I forgot to mention it above - I have already replaced the fuel filter.

I used Lucas fuel system treatment. I ran two tanks of gas with that since I'm sure the last owner never did.

I checked the resistance of the coil with a multimeter as described in my haynes manual, and all values were well within specs. Is it possible the coil is going bad even so?

Is there any way I can check the O2 sensors to see if they're working right other than just replacing them?

Thanks for the help so far!

AccordEpicenter
11-25-2007, 05:41 PM
any check engine lights? Id check vaccuum hoses esp for map sensor

coope
11-25-2007, 06:40 PM
mine did that it was the wire and check the rotor button that might be it and check the ground on ur injector wires its on the fuel rail

redaztec
12-04-2007, 12:31 PM
Well unfortunately I've not had a chance to pull open the timing belt cover to check that.
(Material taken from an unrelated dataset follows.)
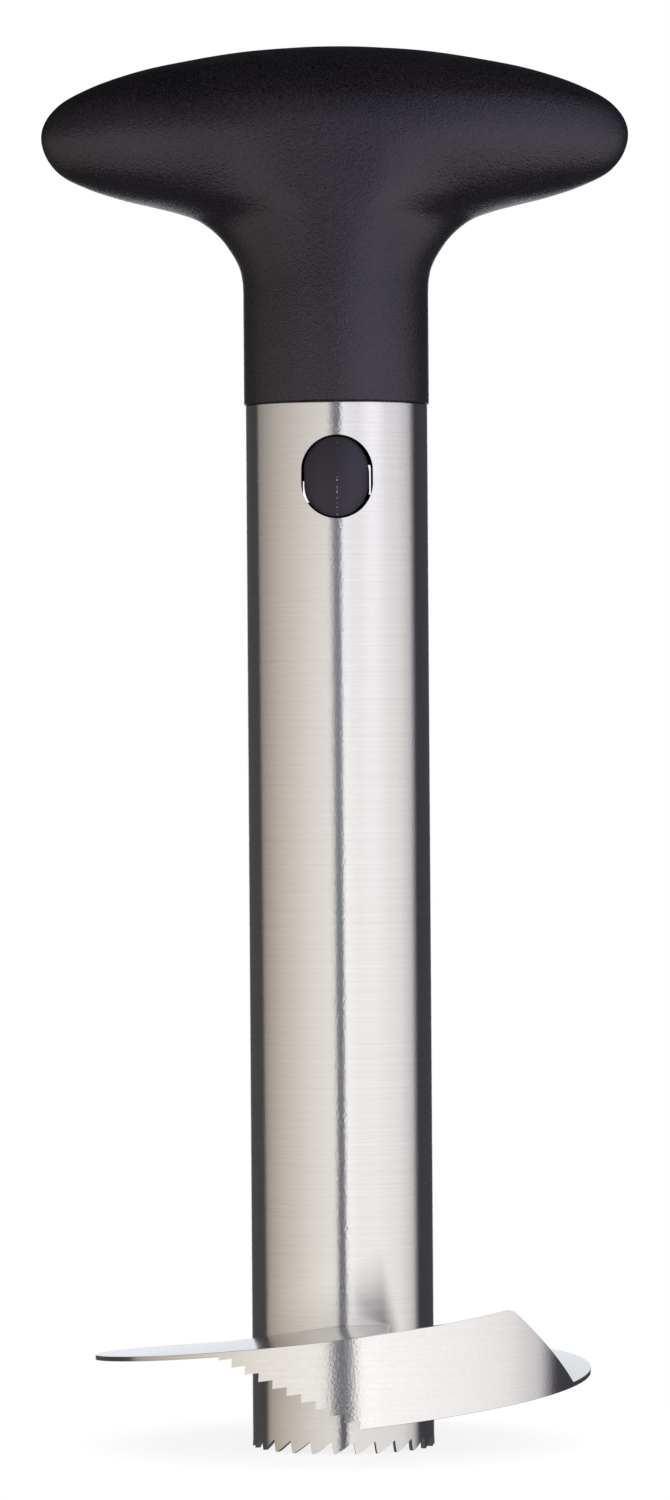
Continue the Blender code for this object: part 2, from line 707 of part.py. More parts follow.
def main():
    clear_scene()
    brushed = make_material("brushed_steel", (0.62, 0.61, 0.58), 0.3, 1.0)
    blade_steel = make_material("blade_steel", (0.68, 0.67, 0.66), 0.25, 1.0)
    wire = make_material("spring_steel", (0.5, 0.5, 0.52), 0.3, 1.0)
    zinc = make_material("zinc_plated_steel", (0.55, 0.56, 0.58), 0.4, 1.0)
    grip = make_material("black_grip", (0.018, 0.017, 0.02), 0.6, 0.0)
    core_plastic = make_material("core_plastic", (0.03, 0.03, 0.033), 0.5, 0.0)
    button_plastic = make_material("button_plastic", (0.035, 0.034, 0.038), 0.5, 0.0)

    make_tube(brushed)
    make_blade(blade_steel)

    seat = place(bpy.data.objects.new("handle_seat", None), None, (0, 0, SEAM_HEIGHT))
    make_skin(seat, grip)
    forms = core_forms(seat)
    cutters = core_cutters(seat)
    make_core_half("core_front", -1, forms, cutters, seat, core_plastic)
    make_core_half("core_rear", 1, forms, cutters, seat, core_plastic)
    make_screws(seat, zinc)
    for name, turn in (("front", 0), ("rear", pi)):
        make_button(name + "_button", seat, turn, button_plastic)
        make_spring(name + "_button_spring", seat, turn, wire)


main()
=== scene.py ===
"""Looks of the pineapple corer and slicer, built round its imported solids.

Metres, +Z up. The tube's axis is the Z axis, its tooth tips stand on z = 0 and the front
faces -Y. Angles are in degrees, on the object from +X, anticlockwise from above, and in the
studio from the camera's side.
"""

from math import atan2, ceil, cos, degrees, pi, radians, sin, sqrt

import bmesh
import bpy
from bpy.props import FloatProperty, FloatVectorProperty, IntProperty, PointerProperty
from bpy.types import Operator, Panel, PropertyGroup
from mathutils import Matrix, Vector


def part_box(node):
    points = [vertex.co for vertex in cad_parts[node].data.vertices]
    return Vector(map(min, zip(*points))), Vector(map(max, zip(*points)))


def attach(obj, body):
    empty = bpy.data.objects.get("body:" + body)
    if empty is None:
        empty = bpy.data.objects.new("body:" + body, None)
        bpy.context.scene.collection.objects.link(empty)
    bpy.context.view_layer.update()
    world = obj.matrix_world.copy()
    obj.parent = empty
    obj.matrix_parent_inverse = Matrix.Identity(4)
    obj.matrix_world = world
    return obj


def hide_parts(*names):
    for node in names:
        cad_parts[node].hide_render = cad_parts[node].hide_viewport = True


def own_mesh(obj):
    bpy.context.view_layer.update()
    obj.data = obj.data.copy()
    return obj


bl_info = {
    "name": "Pineapple corer and slicer",
    "version": (1, 0, 0),
    "blender": (4, 5, 0),
    "location": "3D View > Sidebar > Corer",
    "description": "Builds the finished pieces of a pineapple corer and slicer, and its studio",
    "category": "Object",
}

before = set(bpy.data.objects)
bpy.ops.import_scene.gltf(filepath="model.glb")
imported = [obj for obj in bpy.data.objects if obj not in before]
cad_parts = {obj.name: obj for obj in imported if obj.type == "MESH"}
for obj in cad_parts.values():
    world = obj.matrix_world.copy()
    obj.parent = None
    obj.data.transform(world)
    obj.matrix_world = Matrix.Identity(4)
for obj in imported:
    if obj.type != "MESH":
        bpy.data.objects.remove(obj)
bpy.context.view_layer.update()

MM = 0.001
TUBE_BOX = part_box("coring_tube")
BLADE_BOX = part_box("slicing_blade")
SKIN_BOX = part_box("grip_skin")
BUTTON_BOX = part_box("front_button")
SEAM_HEIGHT = SKIN_BOX[0].z


def length(name, description, size):
    return FloatProperty(name=name, description=description, default=size, unit="LENGTH", precision=6)


def tint(name, description, colour):
    return FloatVectorProperty(
        name=name, description=description, default=colour, subtype="COLOR", min=0.0, max=1.0,
    )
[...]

Hopefully next week. There's no check engine light, and the light on the ECU doesn't light up or flash a code. All electrical connections seem fine.

I also cleaned and tested the TA sensor and it seemed to be within specifications.

I have been paying even closer attention to it, and I've noticed that for the first couple of minutes the car runs, it's almost fine. A bit of misfire on idle but that's it. The engine pulls strongly, revs freely, etc. Of course I'm not revving it hard when it's cold, just a little. Once it gets a bit warm it stops responding so well - it stumbles upon revving or acceleration, and it bucks a little when cruising at about 25 in 3rd (just under 2K RPMs).

So it seems that at least one piece of this puzzle is related to engine temperature. I noticed that the O2 sensors are not heated. I'm wondering if what is happening is that the O2 sensors are bad and therefore the ECU is enriching or leaning out the fuel mixture too much only when the O2 sensors warm up and activate. Does this sound reasonable?

shepherd79
12-05-2007, 05:03 AM
it is your distributor. the vacuum adavance is not working and little springs inside the distributor worn out.
My car did the same thing. I rebuild distributor with new springs and found good working vacuum controller (dealer is the only place that sells them for our cars, i tried advance auto parts and they had wrong parts).

redaztec
12-05-2007, 04:12 PM
I'll check the springs, thanks! The vacuum advance is fine though - in fact I just replaced that a couple months ago.

88Accord-DX
12-17-2007, 06:59 PM
I find a lot of mis-fire issues are from carbon deposits on the valve seats, not letting the valve seat good. Which leads to leaking air past either the intake or exhaust valve.

redaztec
12-17-2007, 08:20 PM
Thanks, I picked up some seafoam this afternoon so I'll let you know how that goes.

Between dealing with finals (over now and none failed!) and a bunch of other stuff, I haven't gotten to work on the car much. I did put in some new O2 sensors though, and that helped a bit.